Un pequeño a gran altura





Cuando te encuentras a 1214 metros sobre el nivel del mar, cuando pisas el último de los 459 escalones que te llevan a la cima de la mayor roca volcánica de Cuba, cuando el sudor y la respiración entrecortada te dicen que el esfuerzo fue grande, pero sobre todo cuando tus ojos ven aquel paisaje ante ti, cuando tienes el oriente cubano justo a tus pies, entonces sonríes porque sabes que los dolores en las piernas valieron la pena.


Antes de ascender a la Gran Piedra debes subir la serranía santiaguera, un laberinto de empinadas carreteras curvas que te obligan a tragar en seco en cada cambio de velocidad, te hacen aferrarte a las laderas del carro como si no quisieras soltarte jamás. Luego de cerradas curvas que causan suspiros interminables, luego de acantilados en los cuales lo más sabio es usar aquel antiguo consejo de ‘’no mires abajo’’, llegas al camino escalonado que te llevará a ese encuentro con las nubes.



Comienzas el ascenso y las energías poco a poco van menguando, estás a la mitad y dudas que la cima en realidad exista. Sabes que te estás probando a ti mismo, sabes que al agobiante calor de Santiago de Cuba también le quedó muy alto este sitio y entonces el frío que la altura te regala se vuelve otro factor en contra. Pones todo tu empeño, toda tu voluntad en cumplir la meta, pones a la curiosidad que sientes por llegar arriba como la única excusa para seguir adelante.



Por fin llegas a la cima y dejas que la magia del lugar haga el resto. Miras las grandes montañas que acabas de ascender y ahora te parecen simples lomitas, buscas el sitio justo donde acaba el mar e inicia el cielo y parece no existir. En ese momento sonríes, sonríes porque sabes que has hecho una hazaña. Piensas en el ser humano y dices ‘’que grandes somos, mira a donde hemos llegado’’. Ese pensamiento queda en tu cabeza hasta el momento justo de bajar.
Cuando te dispones a descender pasa algo que te deja con la boca abierta y te dice casi gritando, ‘’ la naturaleza siempre tiene la ventaja’’. En una planta de henequén que crece al borde del acantilado un animalito casi pasa desapercibido por culpa de su pequeño tamaño. Un zunzún, revoloteaba entre la florecida planta y saboreaba ese exquisito manjar tan cercano al cielo.
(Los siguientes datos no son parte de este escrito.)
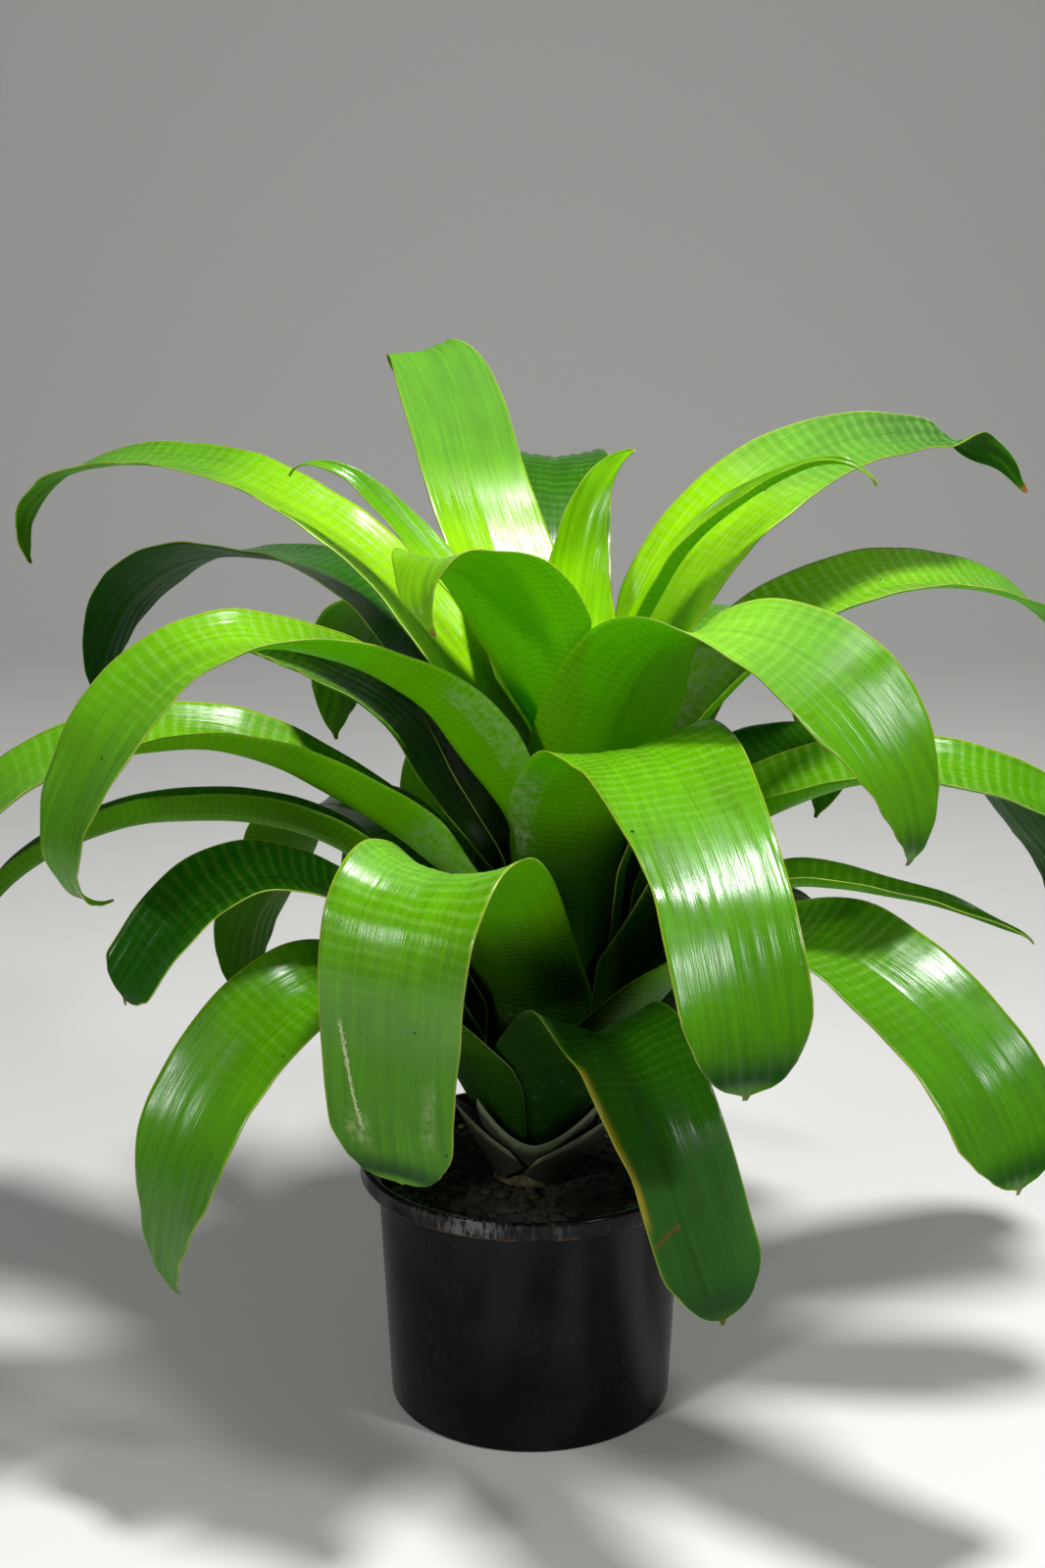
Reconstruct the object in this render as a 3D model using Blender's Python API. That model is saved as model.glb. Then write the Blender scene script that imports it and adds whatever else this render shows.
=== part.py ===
"""A large strap-leaved bromeliad in a squat black nursery pot, in metres, +Z up.

The origin is the centre of the pot's base, and -Y is the front. The pot, its soil, the short stem, the
old leaf bases and every leaf are solids of their own. All leaves come from one rule: a leaf starts on
the stem, its sheath flares out and wraps the rosette's axis, then it rises along that axis to its
throat, and from there its blade follows a curve of its own. Ranks count from the youngest leaf at the
heart to the oldest one, so each sheath lies just outside the sheath before it.
"""

import math

import bpy
import numpy as np

MM = 0.001

# The pot, a 200 mm class nursery pot
POT_HEIGHT = 0.149
BASE_RADIUS = 0.083
BODY_RADIUS = 0.0895
LIP_RADIUS = 0.100
LIP_HEIGHT = 0.0105
WALL = 0.0015
FLOOR = 0.0025
HOLE_RADIUS = 0.006
HOLE_CIRCLE = 0.062
HOLE_COUNT = 8

# The soil and the stem
SOIL_TOP = 0.136
SOIL_EDGE = 0.133
GAP = 0.0003
STEM_RADIUS = 0.022
STEM_TIP_RADIUS = 0.009
STEM_TAPER = 0.080
STEM_BOTTOM = 0.090
STEM_TOP = 0.220
LEAN = 0.10

# The rosette: how far sheaths step down the stem, flare and lie apart
ROOT_LOW = 0.010
ROOT_PITCH = 0.0021
FLARE_LEAST = 0.006
FLARE_PITCH = 0.0023
FLARE_SLOPE = 0.62
LAST_RANK = 32
BLADE_GAP = 0.001
FREE_LENGTH = 0.070
SHEATH_WIDENING = 1.15
WIDEST_WRAP = 1.1
ACROSS = 6
BLADE_STATIONS = [0, 0.06, 0.13, 0.21, 0.30, 0.39, 0.48, 0.57, 0.66, 0.75, 0.83, 0.90, 0.955, 1.0]
SHAPE_STOPS = [0.0, 0.35, 0.55, 0.8, 1.0]
FLAT_CUP = [90, 70, 50, 40, 30]
NO_ROLL = [0, 0, 0, 0, 0]
NO_TWIST = (0.9, 0)
TWIST_SPAN = 0.08
LEAST_HALF_WIDTH = 0.0012
CUT_CURVE = 1.6
SPAN_SAMPLES = 24


def leaf(
    name,
    azimuth,
    throat,
    path,
    width=74,
    point=0.16,
    blunt=0.62,
    wrap=WIDEST_WRAP,
    roll=NO_ROLL,
    cup=FLAT_CUP,
    twist=NO_TWIST,
):
    """One leaf's design, in millimetres and degrees.

    path holds (reach from the leaning axis, height) points, some with an azimuth of their own as a
    third number. width, roll and cup are given at SHAPE_STOPS, as shares of the leaf's length. point is
    the share over which the end narrows, and twist is where along it a last half turn starts and how far
    it goes.
    """
    widths = width if isinstance(width, list) else [width] * len(SHAPE_STOPS)
    return {
        "name": name,
        "azimuth": azimuth,
        "throat": throat and throat * MM,
        "path": [(*(p[2:] or (azimuth,)), p[0] * MM, p[1] * MM) for p in path],
        "width": [w * MM for w in widths],
        "point": point,
        "blunt": blunt,
        "wrap": wrap,
        "roll": roll,
        "cup": cup,
        "twist": twist,
    }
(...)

Entonces te percatas que la inmensidad del ser humano no es tal como pensabas, te das cuenta que la naturaleza siempre anda un paso adelante, descubres como un ser tan pequeño ha llegado igual de lejos que tú. El pajarillo volaba y se me ocurrió pensar que lo hacía contento, esperando llegar a casa y darles de probar a sus hijos.

Un zunzuncito estaba ahora bien pegadito al cielo, trabajando, alimentándose, él vivía allí, él era parte de la magia del lugar. Él no era la pequeña e indefensa avecilla que revoloteaba intrépida esas alturas, él era el dueño de ese lugar, el dueño absoluto de los amaneceres, el dueño de la brisa, de ese clima, de esas vistas, él era el verdadero tesoro de esa travesía.



Más tarde alguien me hizo entender el por qué estaba tan cercano al cielo este animalito. Me contó la historia de los dioses mayas, y de cómo habían creado al zunzún a partir de una piedra preciosa, como le habían dado la tarea de que fuera su mensajero. Más allá de la mitología maya, de las creencias de una civilización lejana en el espacio y el tiempo, yo quiero creer esa historia, yo quiero saber que es cierta, yo quiero insistir en que, el agradecido animalito, subía cada mañana a darle los buenos días a sus creadores.